ProVeg is an international food awareness organisation with the mission to reduce the global consumption of animals by 50% by 2040.
“What is worse, is that these measures are a major step backwards in the fight against climate change,” ProVeg says in a statement. “It goes against government’s own plans to introduce legislation to tackle climate change.”
Donovan Will, country director at ProVeg South Africa agrees. “Regulation such as this is exactly what we don’t need when the world’s scientists are telling us we urgently need to reduce our meat consumption to help brake dangerous global warming.”
The organisation says that government admits in its National Climate Change Response White Paper that land-based human activities such as forest clearing and unsustainable agricultural practices are increasing greenhouse gas (GHG) and reducing the earth’s ability to absorb GHGs.
“Yet, now, this very government’s department of agriculture, land reform and rural development is aiming to disrupt a prosperous economic sector that could help South Africans mitigate their carbon footprint,” Nel says.
“What the White Paper fails to mention is that the farming and eating of animals is a leading contributor to the global climate crisis, responsible for about 20% of GHG emissions, and that switching to a plant-based diet could reduce an individual’s food-related emissions by up to 50%.”
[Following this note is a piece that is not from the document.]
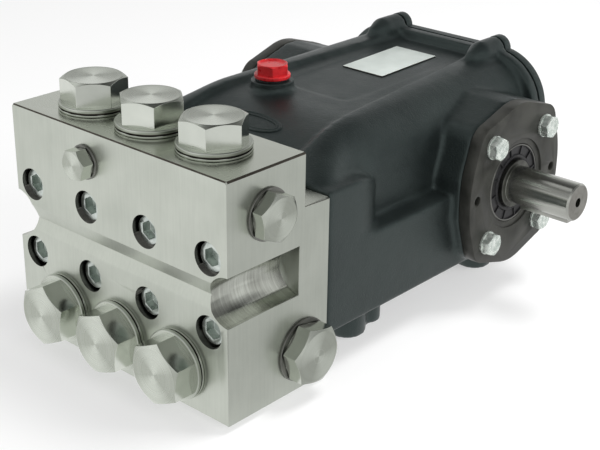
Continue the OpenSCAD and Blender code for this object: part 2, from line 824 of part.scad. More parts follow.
module tray_cut() {
    intersection() {
        along_z(ledge_z, rear_top_z + 10)
            polygon([[-tray_front_half, joint_y - eps], [tray_front_half, joint_y - eps],
                [tray_rear_half, tray_end_y], [-tray_rear_half, tray_end_y]]);
        along_x(-case_half, case_half) above_ridges(tray_depth);
    }
    intersection() {
        along_z(ledge_z, rear_top_z + 10) field_plan();
        along_x(-case_half, case_half) above_ridges(tray_depth + field_depth);
    }
}

// Plan of the level field under the nameplate, with round front corners
module field_plan() {
    corner_r = 14;
    y0 = joint_y + field_setback;
    translate([-field_half, y0 + corner_r]) square([2 * field_half, tray_end_y - y0 - corner_r]);
    translate([corner_r - field_half, y0]) square([2 * (field_half - corner_r), tray_end_y - y0]);
    for (s = sides) translate([s * (field_half - corner_r), y0 + corner_r]) circle(r = corner_r);
}

module filler_boss() {
    rod_z(filler_boss_d, ledge_z, filler_top_z, filler_x, filler_y);
}

// Bare raised oval on the front slope
module oval_pad() {
    lift = 2.5;
    straight = oval_w - oval_d;
    intersection() {
        along_z(ledge_z, rear_top_z) {
            translate([-straight / 2, oval_y - oval_d / 2]) square([straight, oval_d]);
            for (s = sides) translate([s * straight / 2, oval_y]) circle(d = oval_d);
        }
        difference() {
            translate([-oval_w, oval_y - oval_d, ledge_z]) cube([2 * oval_w, 2 * oval_d, rear_top_z - ledge_z]);
            along_x(-oval_w - eps, oval_w + eps) above_ridges(tray_depth - lift);
        }
    }
}

module case_holes() {
    for (i = [0:3]) for (s = sides)
        rod_y(screw_d + 2 * thread_gap, joint_y - eps, joint_y + screw_grip + 2, screw_x(i),
            plunger_z + s * screw_row_offset);
    rod_x(journal_d + 2 * running_gap, -seat_x - eps, seat_x + eps, crank_y, crank_z);
    for (s = sides) {
        hole_l = cover_bolt_grip + 2;
        x0 = s > 0 ? seat_x - hole_l : -seat_x - eps;
        cover_bolt_holes(x0, x0 + hole_l + eps, cover_bolt_d + 2 * thread_gap);
    }
    for (sx = sides) for (sy = sides)
        rod_z(foot_thread_d, -eps, foot_thread_l, sx * foot_pitch_x / 2, sy * foot_pitch_y / 2);
    for (p = rear_bolt_points())
        rod_y(rear_bolt_d + 2 * thread_gap, flange_y - rear_bolt_grip - 1, flange_y + eps, p[0], p[1]);
    rod_z(filler_thread_d, filler_top_z - filler_thread_l - 2, filler_top_z + eps, filler_x, filler_y);
}

module crankcase() {
    color([0.09, 0.1, 0.11]) difference() {
        union() {
            difference() {
                union() {
                    upper_body();
                    front_pad();
                }
                tray_cut();
            }
            lower_body();
            along_x(-seat_x, seat_x) about_crank() cover_outline();
            along_y(flange_front_y, flange_y) flange_outline(0);
            top_bosses();
            feet();
            filler_boss();
            oval_pad();
        }
        case_holes();
    }
}

module rear_cover() {
    color([0.09, 0.1, 0.11]) difference() {
        union() {
            along_y(flange_y, rear_y) {
                flange_outline(0);
                for (s = sides) translate([s * top_boss_x, top_bolt_z]) circle(d = top_boss_d);
            }
            along_y(rear_y - eps, rear_y + crown_t) flange_outline(crown_inset);
        }
        for (p = rear_bolt_points())
            rod_y(rear_bolt_d + 2 * clear_gap, flange_y - eps, rear_y + eps, p[0], p[1]);
        rod_y(sight_d + 2 * thread_gap, flange_y - eps, rear_y + crown_t + eps, 0, sight_z);
        rod_y(drain_d + 2 * thread_gap, flange_y - eps, rear_y + crown_t + eps, 0, drain_z);
    }
}

module rear_cover_bolts() {
    color("silver") for (p = rear_bolt_points())
        translate([p[0], rear_y, p[1]]) rotate([-90, 0, 0])
            hex_bolt(rear_bolt_d, rear_bolt_af, rear_cover_t + rear_bolt_grip);
}

module oil_level_sight() {
    color("lightyellow") translate([0, rear_y + crown_t, sight_z]) rotate([-90, 0, 0])
        hex_plug(sight_af, 8, sight_af + 3, fitting_collar_h, sight_d, rear_cover_t, 0);
}

module oil_drain_plug() {
    color("silver") translate([0, rear_y + crown_t, drain_z]) rotate([-90, 0, 0])
        hex_plug(drain_af, 10, drain_af + 5, fitting_collar_h, drain_d, rear_cover_t, drain_turn);
}

module oil_filler_seal() {
    color("black") difference() {
        rod_z(filler_flange_d - 2, filler_top_z, filler_top_z + ring_t, filler_x, filler_y);
        rod_z(filler_thread_d + 2 * ring_gap, filler_top_z - eps, filler_top_z + ring_t + eps, filler_x, filler_y);
    }
}

module oil_filler_cap() {
    flange_h = 4;
    color("crimson") translate([filler_x, filler_y, filler_top_z + ring_t]) {
        cylinder(d = filler_flange_d, h = flange_h);
        chamfered_hex(filler_cap_af, filler_cap_h - ring_t, 2);
        translate([0, 0, -filler_thread_l])
            cylinder(d = filler_thread_d - 2 * thread_gap, h = filler_thread_l + eps);
    }
}

module nameplate() {
    tilt = atan2(rear_top_z - ridge_z, flange_y - rise_y);
    color("whitesmoke") translate([plate_x, plate_y, plate_z + 0.05]) rotate([tilt, 0, 0])
        translate([-plate_w / 2, -plate_l / 2, 0]) cube([plate_w, plate_l, plate_t]);
}

crankcase();
rear_cover();
rear_cover_bolts();
bearing_cover_right();
bearing_cover_left();
cover_bolts(1);  // right_cover_bolts
cover_bolts(-1);  // left_cover_bolts
shaft_seal();
crankshaft();
shaft_key();
oil_filler_cap();
oil_filler_seal();
oil_level_sight();
oil_drain_plug();
nameplate();
head_block();
discharge_valve_cap(0);  // discharge_valve_cap_1
discharge_valve_cap(1);  // discharge_valve_cap_2
discharge_valve_cap(2);  // discharge_valve_cap_3
suction_valve_cap(0);  // suction_valve_cap_1
suction_valve_cap(1);  // suction_valve_cap_2
suction_valve_cap(2);  // suction_valve_cap_3
head_screw(0, 1);  // upper_head_screw_1
head_screw(1, 1);  // upper_head_screw_2
head_screw(2, 1);  // upper_head_screw_3
head_screw(3, 1);  // upper_head_screw_4
head_screw(0, -1);  // lower_head_screw_1
head_screw(1, -1);  // lower_head_screw_2
head_screw(2, -1);  // lower_head_screw_3
head_screw(3, -1);  // lower_head_screw_4
outlet_plug();
outlet_plug_ring();
inlet_plug();
inlet_plug_ring();
gauge_plug();
gauge_plug_ring();
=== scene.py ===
"""High-pressure plunger pump: a ground stainless fluid head on a black cast crankcase.

The pieces are drawn in millimetres, which MM turns into the metres of the scene. The origin is
on the ground between the four feet, +X runs along the drive shaft and +Y from head to rear cover.
"""

import math

import bmesh
import bpy
from mathutils import Euler, Matrix, Vector


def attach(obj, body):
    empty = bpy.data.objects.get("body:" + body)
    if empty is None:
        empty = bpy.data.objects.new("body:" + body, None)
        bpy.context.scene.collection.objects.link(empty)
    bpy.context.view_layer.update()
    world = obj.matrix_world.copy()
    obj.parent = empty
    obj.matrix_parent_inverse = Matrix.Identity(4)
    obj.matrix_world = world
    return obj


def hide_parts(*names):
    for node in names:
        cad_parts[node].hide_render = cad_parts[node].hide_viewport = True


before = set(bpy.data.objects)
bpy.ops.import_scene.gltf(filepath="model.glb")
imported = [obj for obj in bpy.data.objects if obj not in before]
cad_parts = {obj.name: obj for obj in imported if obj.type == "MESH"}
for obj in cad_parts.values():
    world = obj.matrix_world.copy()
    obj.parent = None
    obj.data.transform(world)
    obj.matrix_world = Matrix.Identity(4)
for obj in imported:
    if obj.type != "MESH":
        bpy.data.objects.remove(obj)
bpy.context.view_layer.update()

MM = 0.001
NEAR = 0.00001

# the way that a turned piece's own +Z points
UP = Matrix.Identity(4)
TO_FRONT = Matrix.Rotation(math.radians(90), 4, "X")
TO_REAR = Matrix.Rotation(math.radians(-90), 4, "X")
TO_RIGHT = Matrix.Rotation(math.radians(90), 4, "Y")
TO_LEFT = Matrix.Rotation(math.radians(-90), 4, "Y")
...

She says that the latest Intergovernmental Panel on Climate Change (IPCC) report also confirmed that the world needed to shift to a more plant-based diet to keep within the 1.5 °C global warming limit set by the 2015 Paris Agreement.
Consumers ‘certainly not confused’
Meanwhile, there is pushback about Mzansi’s consumers being bamboozled by plant-based food names and the need to clear up any confusion.
“The regulation disrespects consumers,” Will says. “There is no evidence to show that people are confused by meaty names for plant-based foods. In fact, evidence from Australia, Europe and the US prove they are not confused.”
As long as products are clearly labelled as “meat-free”, “vegan” or “vegetarian”, the terminology is not misleading, ProVeg says. The organisation argues these products are merely marketed as alternatives to meat and don’t claim to be meat from an animal source.
“We really urge the government to overturn this regulation. At a time when countries are seeking ways to tackle climate change, we must do all we can to encourage a vibrant and innovative plant-based sector.”
The department maintains however that the regulations on the classification, packing and marking of processed meat products is very necessary. “Considering the widespread sale of meat analogue products that ride on the established names of processed meat products, the department wishes to impress upon all sellers of infringing meat analogue products to relabel their products accordingly or else risk the said products being seized in terms of section 8 of the Act.”
Ngcobo says the department would have no mercy on perpetrators as it is an offence in terms of section 11 of the Act to sell meat analogue products using product names prescribed for processed meat.
The way forward
“We are in the process of considering the legal remedies available to stakeholders and intend on engaging the department and hope to reach an amicable resolution,” Anna Jordan, director at the South African Vegan Society (SAVS) tells Business Insider SA this week.
She adds that the new measures would have catastrophic consequences on many stakeholders, namely producers of plant-based food products, retailers and consumers.
ProVeg says that similar restrictions on the naming of plant-based products, referred to as the “veggie burger ban” was proposed by the meat industry in Europe in 2019 but was defeated in the European Parliament in 2020 after a sustained campaign by ProVeg International and many other groups.
In the weeks to come, the department will assign someone to conduct an environmental scan to determine in real terms how widespread the sale of meat analogue products that use product names prescribed for processed meat products is.
“Once such information is gathered, the necessary planning towards seizure of the said products will be commenced with if they are still offered for sale in the Republic of South Africa,” Ngcobo says.